À « L'Orient-Le Jour », le « PayWall » pour protéger le papier

L'OLJ a pour sa part installé en juillet dernier un « PayWall » sur son site. Les lecteurs ont un accès gratuit à 25 articles par mois. Pour lire au delà de cette limite, ils doivent s'abonner. « Aujourd'hui, la publicité en ligne ne rapporte pas assez, poursuit Emilie Sueur, il nous faut alors trouver d'autres sources de financement pour survivre, comme les abonnements sur Internet ».
De manière plus globale, si l'avenir des médias est bel et bien lié à celui d'Internet, les principales ressources financières viennent encore souvent de l'édition papier.

Le crowdfunding appliqué au journalisme ?
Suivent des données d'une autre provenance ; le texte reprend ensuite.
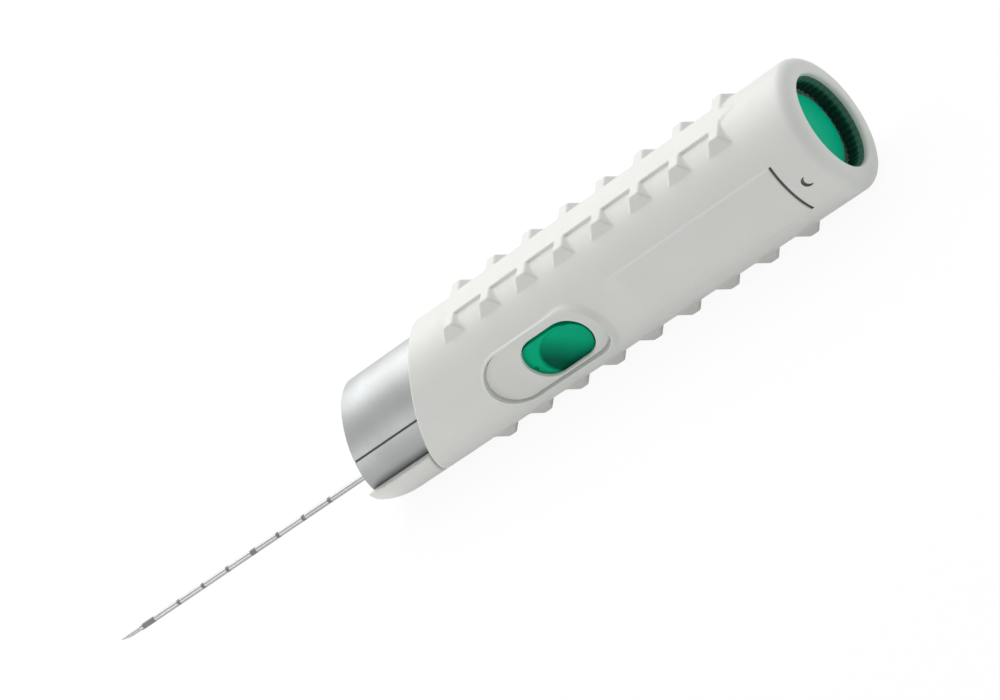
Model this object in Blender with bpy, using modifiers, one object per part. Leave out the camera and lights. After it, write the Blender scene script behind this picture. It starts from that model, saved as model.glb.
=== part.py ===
"""Core biopsy instrument: a round spring-driven grip, a turning nose sleeve and a needle.

The barrel axis lies along X. Places along it are measured from the nose plane, where the
sleeve's front edge crosses the axis: the needle runs to -X and the end button faces +X.
The thumb trigger faces -Y, and the two tread bands lie at +Z and -Z. The rest pose is the
fired one: both carriages are forward and both drive springs are long.
"""
import math

import bmesh
import bpy
from mathutils import Matrix

# Running clearance between neighbours, and the smaller one round slim steel pieces
GAP = 0.0003
SLIM_GAP = 0.00015
COIL_GAP = 0.0004

# How far a cut runs past the face that it opens, and a joined block into what carries it
PAST = 0.001

# Grip barrel
BARREL_R = 0.0173
BARREL_WALL = 0.0041
RIM_X = 0.0223
RIM_SLOPE = 0.56
LIP_DEPTH = 0.0058
LIP_STEP = 0.0019
LIP_OUTER_FILLET = 0.003
LIP_INNER_FILLET = 0.0015

# Tread bands: a flat-topped spine with tapered cross teeth
TREAD_RISE = 0.0002
TREAD_REAR_MARGIN = 0.016
SPINE_HALF_WIDTH = 0.0043
TOOTH_ROOT = 0.0004
TOOTH_PITCH = 0.0122
FIRST_TOOTH_X = 0.0347
TOOTH_CREST_HALF = 0.0013
TOOTH_CREST_REACH = 0.0083
TOOTH_FLANK = 0.76
TOOTH_END_DRAFT = 0.38

# Thumb recess with its raised rim, the window, the raised label pad and the small dimple
RECESS_X = 0.0641
RECESS_Z = -0.0004
RECESS_HALF_LENGTH = 0.0178
RECESS_HALF_WIDTH = 0.008
RECESS_DEPTH = 0.0026
RECESS_RIM_WIDTH = 0.0015
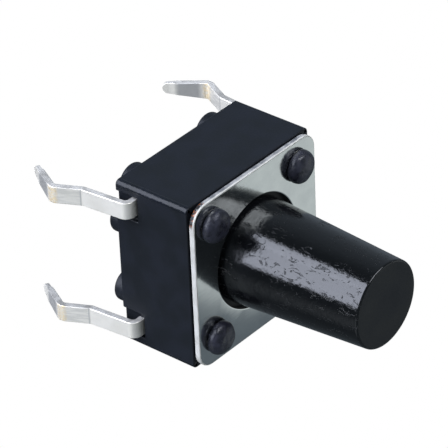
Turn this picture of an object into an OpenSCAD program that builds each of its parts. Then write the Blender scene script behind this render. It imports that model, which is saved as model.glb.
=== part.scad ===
// Tactile push button switch: a square moulded housing with two insert-moulded terminals, a snap
// dome, a steel cover staked down at its corners and a tall round plunger.
// Millimetres. +Z is up, the way the plunger points. The origin is the middle of the board seat,
// the plane on which the housing's feet stand. The terminals run along X and leave at the X sides.

/* [Housing] */
// Width of the square housing
base_w = 6; // [5.8:0.1:8]
// Height of the housing block above its feet
base_h = 2.95; // [2.8:0.05:4]
// Thickness of the floor under the cavity, down to the underside
floor_t = 0.8; // [0.6:0.05:1.1]
// Radius of the upright edges
base_edge_r = 0.18; // [0.1:0.02:0.3]
// Width of the broken edge around the top and the underside
base_break = 0.05; // [0.02:0.01:0.1]

/* [Feet] */
// Height of the feet that keep the housing off the board
foot_h = 0.38; // [0.2:0.01:0.6]
// Diameter of the four feet along the plain sides
side_foot_d = 1.24; // [0.8:0.02:1.4]
// Diameter of the four feet beside the pins
pin_foot_d = 1.08; // [0.6:0.02:1.2]
// Radius around the bottom of each foot
foot_edge_r = 0.1; // [0.02:0.02:0.15]
// Distance from a plain side to the feet along it
side_foot_inset = 0.1; // [0.05:0.01:0.3]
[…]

En Algérie, Kamel Haddar, PDG et propriétaire d'Algérie-Focus.com, est de son côté sur le point de tester une nouvelle forme de financement pour son pure-player. « Nous allons lancer dans deux mois une sorte de crowdfunding appliqué au journalisme, explique-t-il à L'Orient-Le Jour. Les lecteurs pourront eux-mêmes proposer les sujets qu'ils souhaitent lire sur notre site et devront assortir la somme de leur choix à leur proposition pour qu'un de nos journalistes enquête. Une fois un certain montant atteint (via une opération de financement participatif), le sujet sera sélectionné et traité ».

L'homme d'affaires prévoit également la sortie en décembre 2014 d'un magazine édité et distribué en France, Algérie Focus Magazine, sur la base du contenu de son pure-player. Face au nombre important d'industriels algériens exportant en France, Kamel Haddar a flairé une source importante d'annonceurs publicitaires. Et cela sans compter la communauté algérienne présente en France.